Aalto's design evolved from the building's function, namely, to support the daily life of approximately 350 students, both as individuals and as members of a larger society. The grand, undulating wall on the riverfront was to provide students with views of the river up and down stream. (Ironically, many dorm residents prefer blinded windows for superior computer/television reception.) A single entrance from the campus proper, where the cantilevered staircases enclosed in stucco extend the length of the building, was intended to promote interaction among the inhabitants. This vertical circulation creates a dynamic public space, as do the lively corridors, lounges, commons, and dining area, the last a glass-topped off-white limestone rectilinear structure nestled within the great curves on the river side, with its rather complex system of “moon garden” lights.

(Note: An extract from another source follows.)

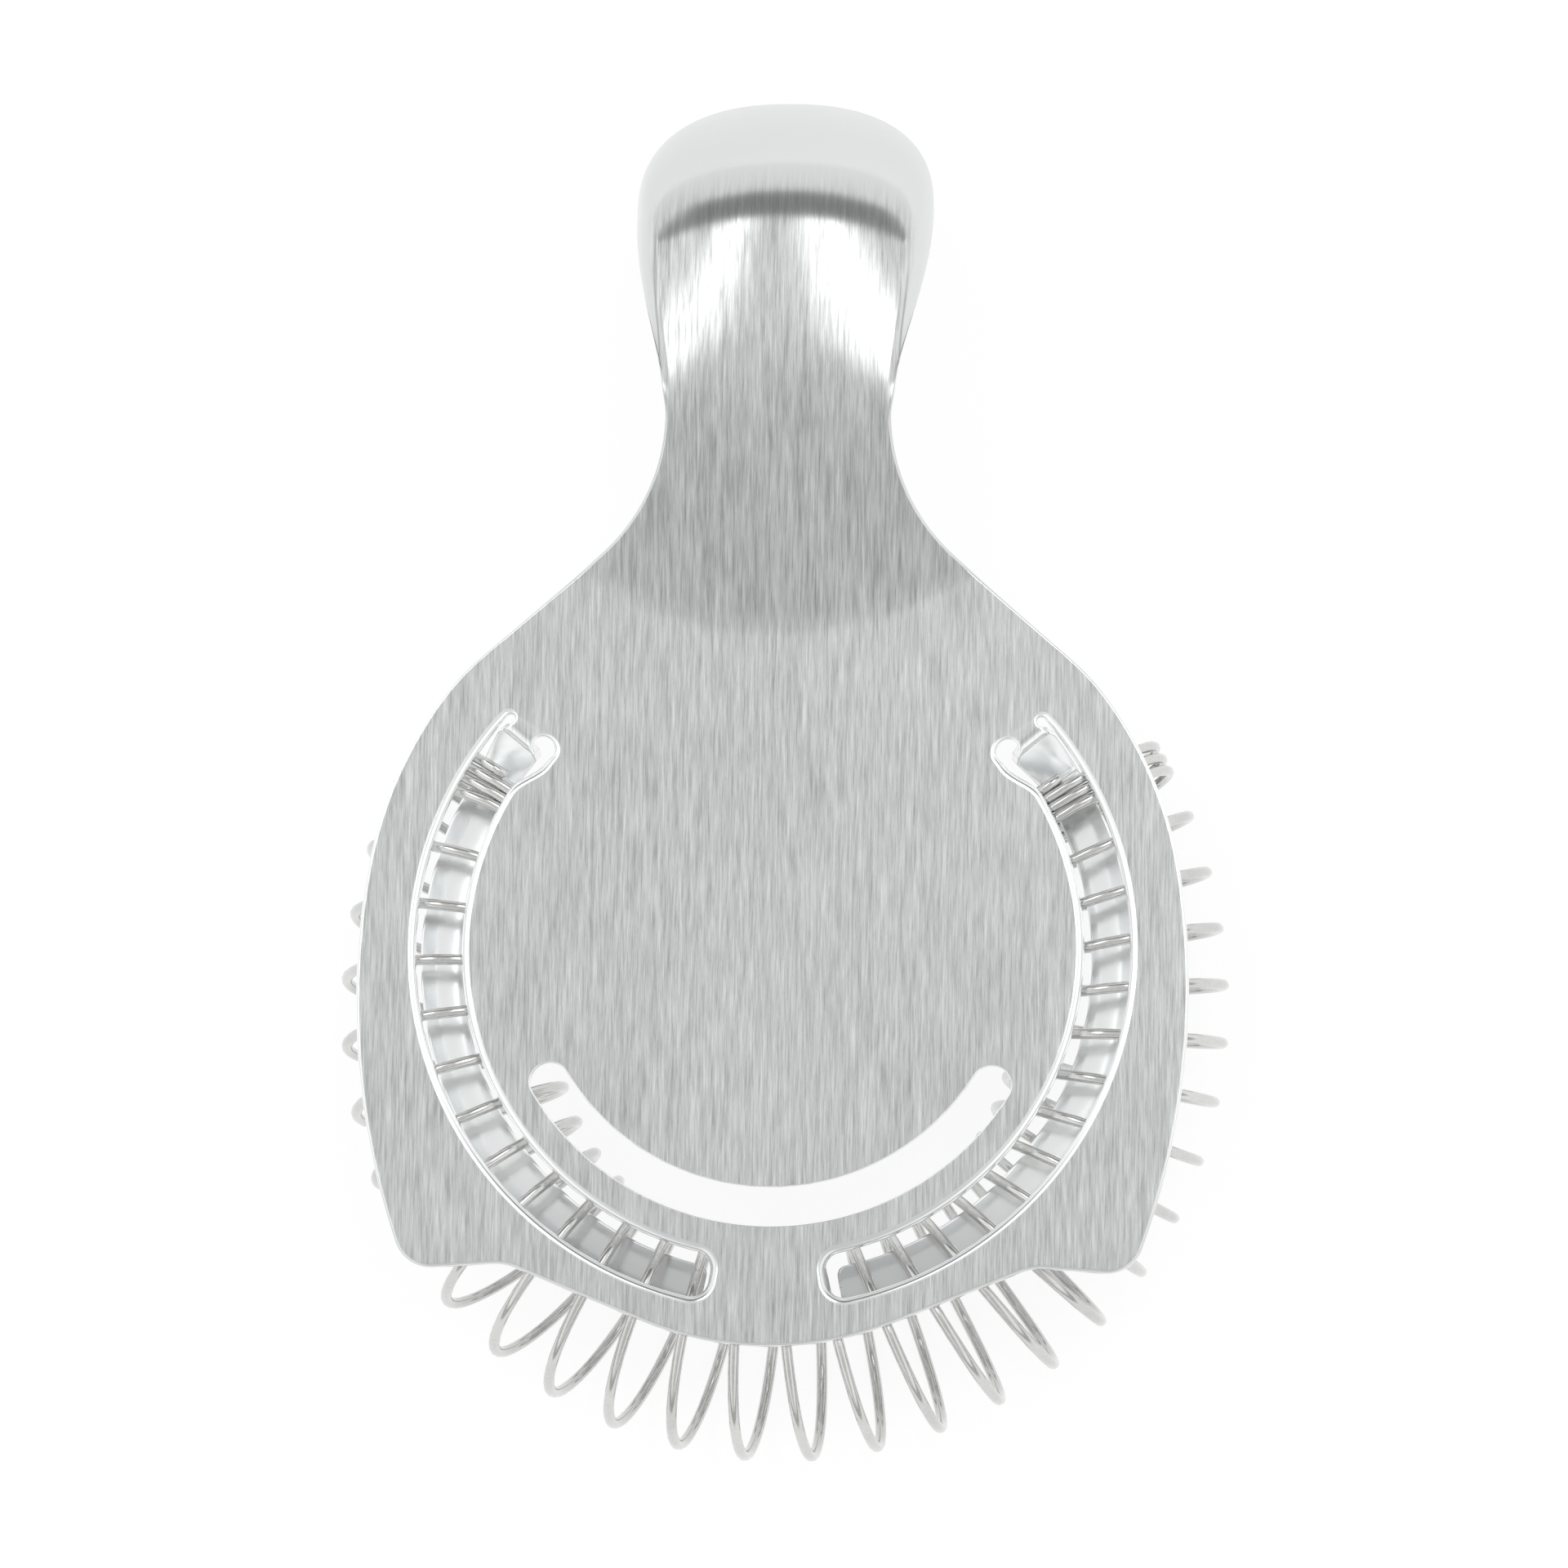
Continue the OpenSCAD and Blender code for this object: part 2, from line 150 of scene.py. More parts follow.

Whereas response to the particular program and site is evident, here too are the hallmarks of Aalto's architecture. From his early sketches of Mediterranean sites, the contrasts of curved and straight lines are translated into the fanlike layout of the student rooms. The richness of surface materials appears in the water-struck brick, which gives a rough-hewn and handcrafted texture to the whole, further reinforced by the bent plywood furnishings. The use of contrasting geometrics in the treatment of bare wood-framed fenestration and, not least, the flexibility and flow of modulated space are very characteristic of Aalto's architecture.
As proof of its success, residents present and past, maintain a strong identity with Baker House. Renovation on the building's fiftieth anniversary in 1999 updated code requirements by improving the complex infrastructure of mechanical, electrical, and plumbing systems—an apt cause for celebration of an auspicious building.